Until today, there’s been a box under my bed I haven’t opened since before James died. It’s full of architectural plans, magazine photos, fabric swatches and paint chips. It’s the house we were due to start building, two weeks after he died. The box has awakened a longing in me, not just for our house, but for the person who “got me.” In many ways, James and I were mirror images of one another.
WE TALKED ABOUT ALL THE YEARS WE’D WASTED, SURROUNDED BY PEOPLE WHO TRIED TO CONTROL AND BULLY US INTO DOING IT THEIR WAY.
The box under my bed is untainted by anything or anyone who came before us. Even before we found our land and sold our house in the city, we couldn’t wait to leave it all behind us. For two years we explored Colorado, New Mexico and Wyoming, going so far as to put a contract on a house, 30 minutes from Aspen.
The home was wall-to-wall, floor to ceiling windows that overlooked Mount Sopris and the Roaring Fork River. The bone structure was there, but it needed a facelift. We hired an architect. My friend Charles, who owned a mortgage company in Denver, met us there with a builder friend of his. Together we walked every foot of that house, and specked out—in detail—how much bang we could get for our buck. In the end, we decided not to buy, because it would be years before we could live there full-time. While some things aren’t meant to be, others are so right on, it’s like you’ve been struck by lightning.
I remember every detail of the day we found our place in the Texas Hill Country. We’d seen numerous properties, but none of them spoke to us. The first day we drove our property, it was midmorning. Just me and James. We drove his truck until the land stopped short of the canyon. Like two kids who’d broken away from the grownups, we hiked to the bottom and found a live water creek, pouring from the limestone walls and surrounded by ferns. Twenty minutes later, we agreed on a building site. With broken tree limbs and tools from the back of his truck, we began laying out the rooms of our dream house. It was like we were high, on the best drug in the world.
I remember the day the mortgage banker met us at the little 100-year-old house on the property. “This old house’s in such bad shape, I imagine you’ll want to tear it down,” he said. “So we’re not even going to put a value on it.”

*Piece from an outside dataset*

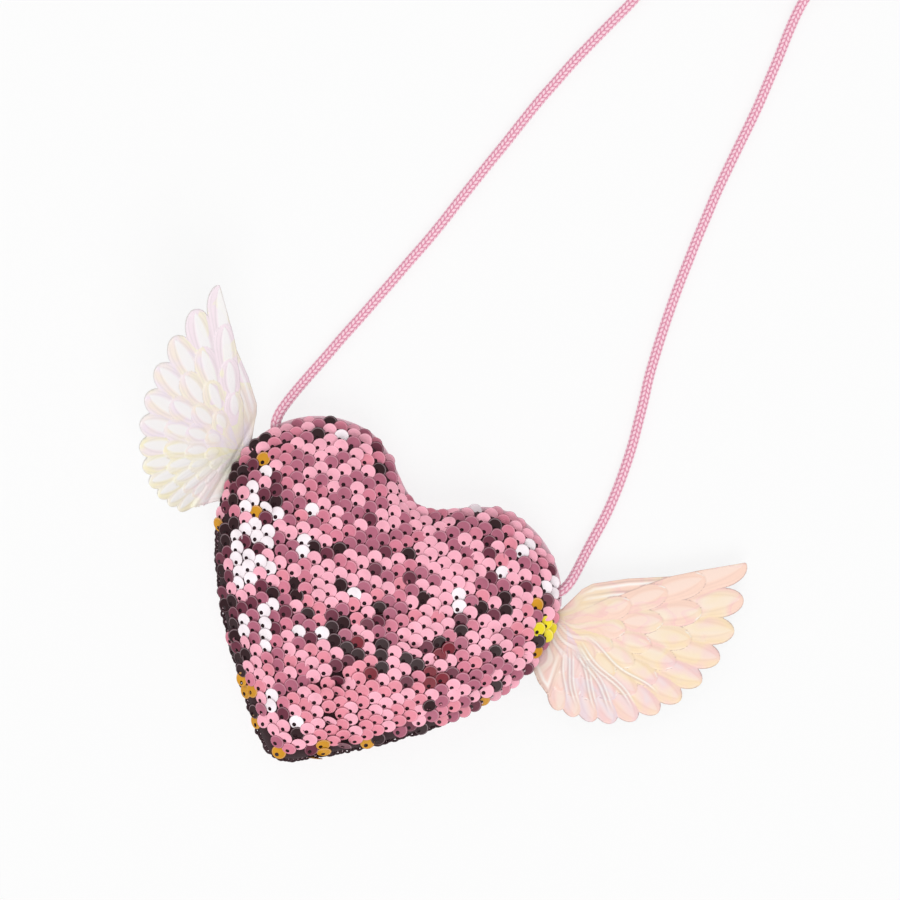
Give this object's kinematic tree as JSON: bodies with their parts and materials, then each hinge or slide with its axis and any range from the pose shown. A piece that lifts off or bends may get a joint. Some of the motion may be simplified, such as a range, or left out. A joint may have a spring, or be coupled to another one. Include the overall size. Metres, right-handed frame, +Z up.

James shot me a quick, but subtle look. One that said, “I know you’re going to turn this “little house” into a jewel box, but don’t let him know that.”
It’s been over four years since James died, and I’m not sure I’ll ever build our dream house. While the Little House I live in is indeed a jewel box, it’s only 484 square feet. I’ll always miss James, but sometimes I miss our things in storage as well: our possessions and the furniture and light fixtures I purchased for our new house.
At some point I must decide what to do with it all. Do I keep any of it, or will that part of my life be memories that remain archived, like the dreams in the box under my bed?
What about your dream house? Have you built, renovated or lived in it, or are you thinking about downsizing?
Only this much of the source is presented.